I'm also assuming that + means "union."

If my assumptions are reasonable, every element of 2Z + 5Z is in Z, but there are a lot of elements in Z that aren't in 2Z + 5Z, such as 3, 7, 9, 11, 13, 17, and so on.
 
Mark44 said:
Maybe I'm looking at this the wrong way, but it doesn't seem true to me. I'm assuming that 2Z = {..., -4, -2, 0, 2, 4, 6, ...} and that 5Z = {..., -10, -5, 0, 5, 10, 15, ...}

I'm also assuming that + means "union."

If my assumptions are reasonable, every element of 2Z + 5Z is in Z, but there are a lot of elements in Z that aren't in 2Z + 5Z, such as 3, 7, 9, 11, 13, 17, and so on.
The TA said that we're supposed to approach the problem as to show 2Z + 5Z = {a+b | a in 2Z and b in 5Z} = Z. I forgot to paste that into #2. Other than that, you have 2Z and 5Z right.

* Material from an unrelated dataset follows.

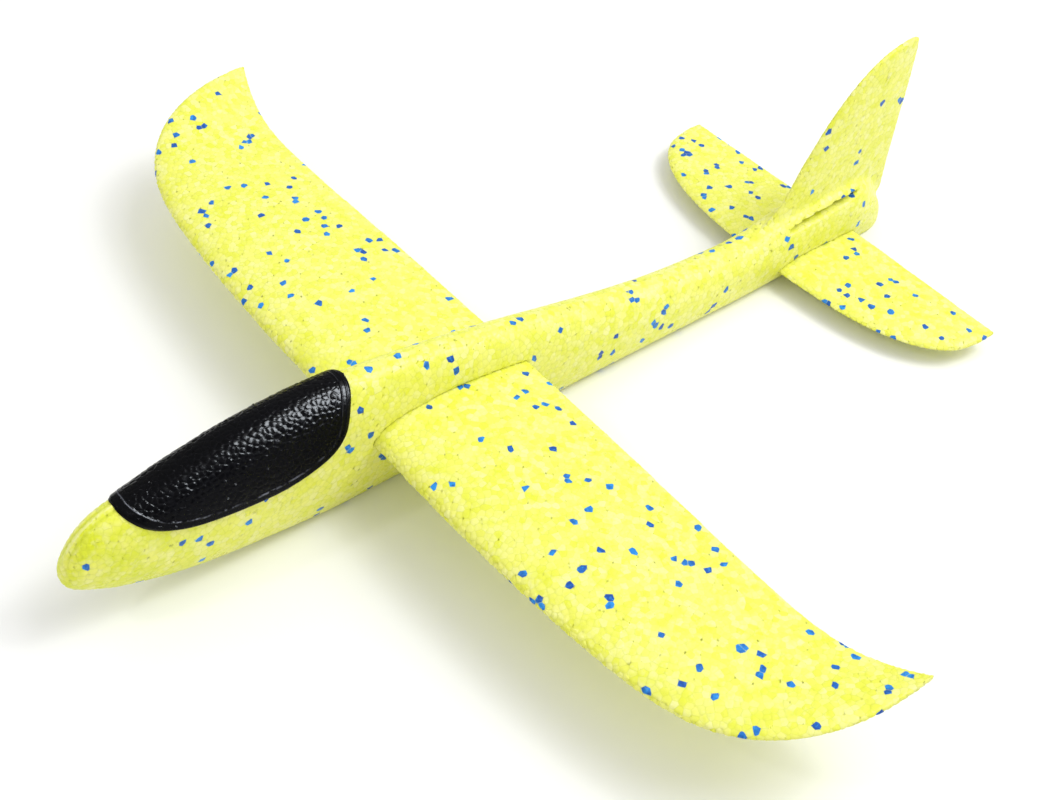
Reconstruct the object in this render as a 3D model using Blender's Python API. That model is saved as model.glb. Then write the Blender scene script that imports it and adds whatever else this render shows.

I'm sorry. I was in a rush to get to class and I didn't take my time typing out the post.

I understand where you're going though. In an earlier problem we were asked to show that 2Z U 5Z is not a subring of Z and I used a counterexample based on your reply to show that.
 
The result is true.

The ideals of the ring of integers can be characterized very precisely and simply. Find this characterization.

Now observe that 2 and 5 are relatively prime.
 
OK, that makes more sense.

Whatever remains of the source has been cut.